▶ **Exercise description**
How many lines hold the string "from"? Give only the number.

>>>>

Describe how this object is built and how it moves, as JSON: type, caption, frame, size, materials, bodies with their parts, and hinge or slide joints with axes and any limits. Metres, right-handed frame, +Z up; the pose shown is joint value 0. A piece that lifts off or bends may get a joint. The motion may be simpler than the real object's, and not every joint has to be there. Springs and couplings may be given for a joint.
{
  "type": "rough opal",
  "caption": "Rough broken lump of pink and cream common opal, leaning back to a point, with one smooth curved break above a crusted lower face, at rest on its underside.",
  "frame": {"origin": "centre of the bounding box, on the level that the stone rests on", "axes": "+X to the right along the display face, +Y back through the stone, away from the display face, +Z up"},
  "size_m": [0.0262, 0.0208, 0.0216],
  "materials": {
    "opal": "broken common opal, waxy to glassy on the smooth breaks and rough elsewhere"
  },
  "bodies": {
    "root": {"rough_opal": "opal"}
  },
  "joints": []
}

<<<<
>>>>

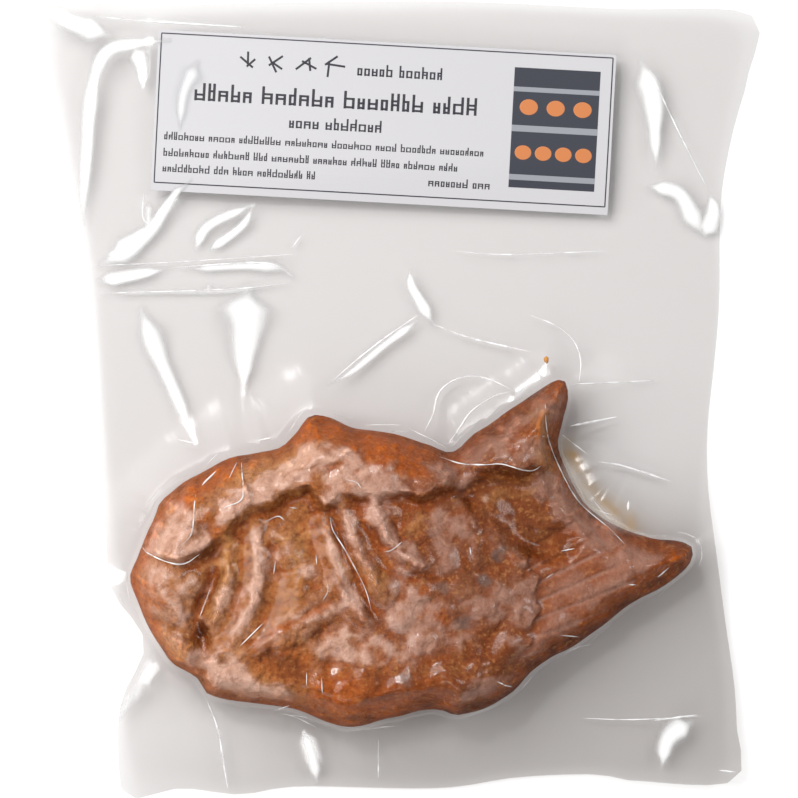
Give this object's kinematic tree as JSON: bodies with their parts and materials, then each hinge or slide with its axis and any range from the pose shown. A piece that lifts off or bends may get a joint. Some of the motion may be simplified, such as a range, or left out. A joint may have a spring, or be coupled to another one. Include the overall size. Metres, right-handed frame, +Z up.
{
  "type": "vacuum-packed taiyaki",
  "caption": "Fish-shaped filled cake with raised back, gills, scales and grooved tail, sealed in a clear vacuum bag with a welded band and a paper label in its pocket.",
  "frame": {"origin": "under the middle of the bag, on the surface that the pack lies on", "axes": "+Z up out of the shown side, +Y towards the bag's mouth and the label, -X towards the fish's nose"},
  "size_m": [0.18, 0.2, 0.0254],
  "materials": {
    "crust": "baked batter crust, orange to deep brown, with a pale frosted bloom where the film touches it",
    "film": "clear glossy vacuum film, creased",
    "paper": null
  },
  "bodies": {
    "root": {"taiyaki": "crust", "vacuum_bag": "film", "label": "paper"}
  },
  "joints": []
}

<<<<

▶ **Task solution**
2